Kimberly Clark’s Clive Sirkin encourages students to question traditional marketing practices at CMO Speaker Series

By Daniel P. Smith

1/28/2013 - Clive Sirkin says now’s the time for every marketer to ask “Who said?”

The senior marketing officer for Kimberly Clark — the force behind iconic brands such as Huggies and Kleenex — Sirkin told dozens of Kellogg students that today’s brand builders must be willing to challenge the very core assumptions of marketing theory to win in the marketplace.

“We want people to ask, ‘Who said?’ in an intelligent debate around the dogma of marketing,” Sirkin said during the Kellogg Marketing Club’s CMO Speaker Series on Jan. 14 at the Jacobs Center. Each year, the student organization brings accomplished executives to campus, where they share important insights from the field.

Challenging tradition
In an hour-long presentation that included student questions, Sirkin challenged: 

  • The idea that digital marketing is a distinct space.
    “The notion that this is my analog space and this is my digital space is ludicrous,” he said. “Digital is not a separate entity because we all market in a world that is digital.”
  • Companies that encourage marketers to “think outside the box.”
    Sirkin says that if you have to tell people to be creative, it’s often because your work environment is uninspired. “The box needs to be defined in incredibly powerful ways,” Sirkin said. 

  • The perception that usage equals loyalty.
    “When someone uses your brand a lot and they love your brand, then they’re believers instead of hostages,” he said, adding that “believers” are more insulated against price pressures and eager to be brand ambassadors.

Kellogg Marketing Club officer Talon Rindels ’13 called Sirkin “a brave thinker” and one the club was excited to bring to campus.

“[Sirkin] recognizes that marketing needs to be done differently and we were confident he would spark intelligent debate around the ways we look at traditional marketing,” Rindels said. “He did that and more.”

A case of sameness
Splicing together video clips from toilet paper brands, cereal companies, and auto manufacturers, Sirkin illustrated the me-too thinking dominating today’s marketplace.
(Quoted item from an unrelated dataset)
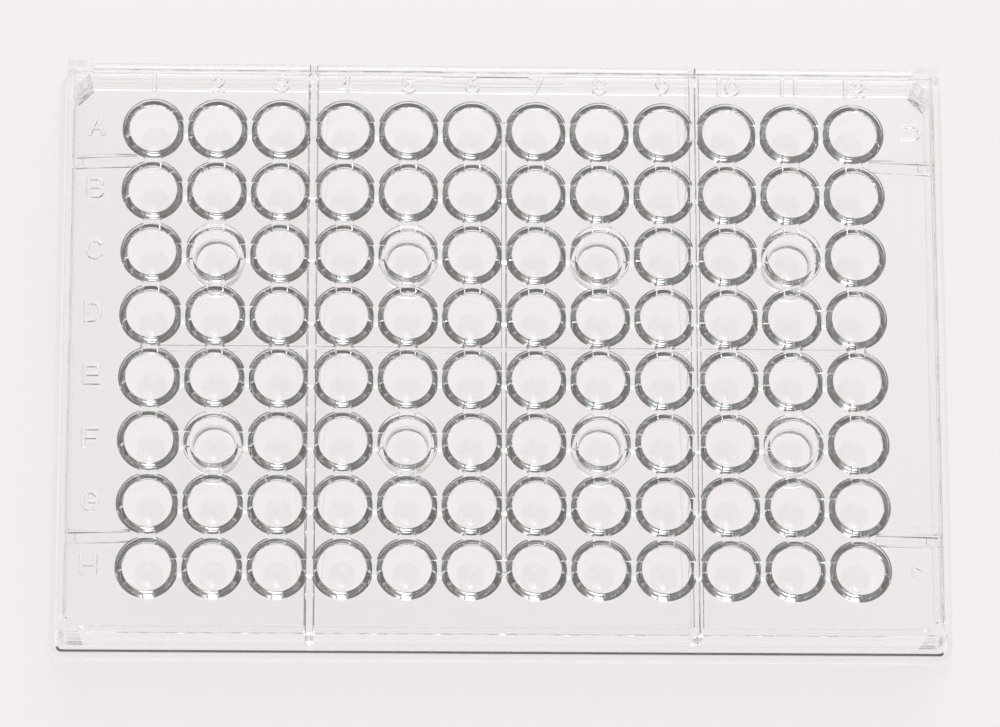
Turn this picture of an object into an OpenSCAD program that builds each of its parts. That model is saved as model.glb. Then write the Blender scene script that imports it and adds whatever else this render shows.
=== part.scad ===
// Multi-well plate with round-bottom wells, moulded in one piece from clear
// polystyrene: a thin deck hung in a border wall, wells below the deck, and a
// base flange that stands on the table.
// Z = 0 is the table. The footprint is centred on the origin, rows run along X,
// and row A is the one furthest towards +Y.

/* [Base flange] */
// Length of the footprint, along X
base_l = 127.3; // [125:0.1:132]
// Width of the footprint, along Y
base_w = 85.4; // [84:0.1:90]
// Height of the base flange
flange_h = 2.6; // [2.3:0.1:4]
// How far the flange stands out from the border wall
flange_step = 1.95; // [1.7:0.05:2.6]
// Wall of the flange
flange_t = 1.05; // [0.8:0.05:1.3]
// Radius along the upper outer edge of the flange
flange_edge_r = 1; // [0.3:0.1:1.2]
// Radius along the lower outer edge, which stands on the table
base_edge_r = 0.3; // [0.1:0.05:0.5]
// Fillet in the hollow under the flange
flange_lip_r = 0.9; // [0.3:0.05:0.95]

/* [Border wall] */
// Height of the border's top edge above the table
border_h = 13.4; // [12.9:0.1:16]
// Thickness of the border wall
border_t = 0.95; // [0.7:0.05:1.4]
// Plan radius of the border's outer corners
border_corner_r = 0.35; // [0.2:0.05:0.6]
// Rounding where the border's inner face turns out into the flange
border_foot_r = 0.85; // [0.3:0.05:0.9]
// Radius along both top edges of the border
border_top_r = 0.2; // [0.1:0.05:0.3]
// Fillet where the border meets the deck and the flange
root_r = 0.25; // [0.1:0.05:0.4]

/* [Well grid] */
// Wells in each row
columns = 12; // [4:1:12]
// Rows of wells
rows = 8; // [4:1:8]
// Distance from one well to the next, both ways
pitch = 9; // [8.8:0.05:9.2]

/* [Wells] */
// Height of the well rims above the table
rim_z = 12.5; // [12:0.1:12.8]
// Outside diameter of a rim at its foot on the deck
rim_d = 8.9; // [8.6:0.05:8.95]
// How far a rim's outside leans in, from its foot to its top
rim_lean = 0.4; // [0.2:0.05:0.5]
// How far the rims and links stand above the deck
rim_rise = 0.5; // [0.2:0.05:0.6]
// Outside diameter of a well's neck, just under the deck
neck_d = 8.25; // [8.1:0.05:8.4]
// Inside diameter at the mouth
mouth_d = 6.75; // [6:0.05:7]
// Inside diameter where the round bottom starts
shoulder_d = 5.9; // [5.4:0.05:6]
// Depth below the rim at which the round bottom starts
shoulder_depth = 6; // [4:0.1:6.6]
// Wall of a well
well_t = 0.65; // [0.5:0.05:0.75]
// Width at the foot of the raised links that join neighbouring rims
link_w = 3.4; // [2.4:0.1:3.8]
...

Toilet paper brands were thrilled to be soft and strong; cereals happy to tout their offerings as delicious and nutritious; and one automobile company after another used slow-motion shots and daredevil driving to show they were different — just like the other guy.

“That’s billions of dollars of media to be reiterative,” Sirkin said. “Stop telling people the same thing they’re not hearing.”

It’s a message that had Rindels and many others in the room nodding along.

“Too many are focused on marketing the same thing with the same language,” Rindels said. “As marketers, we need to look beyond what consumers are telling us and get to the core of what the brand means in a rich and energizing way.”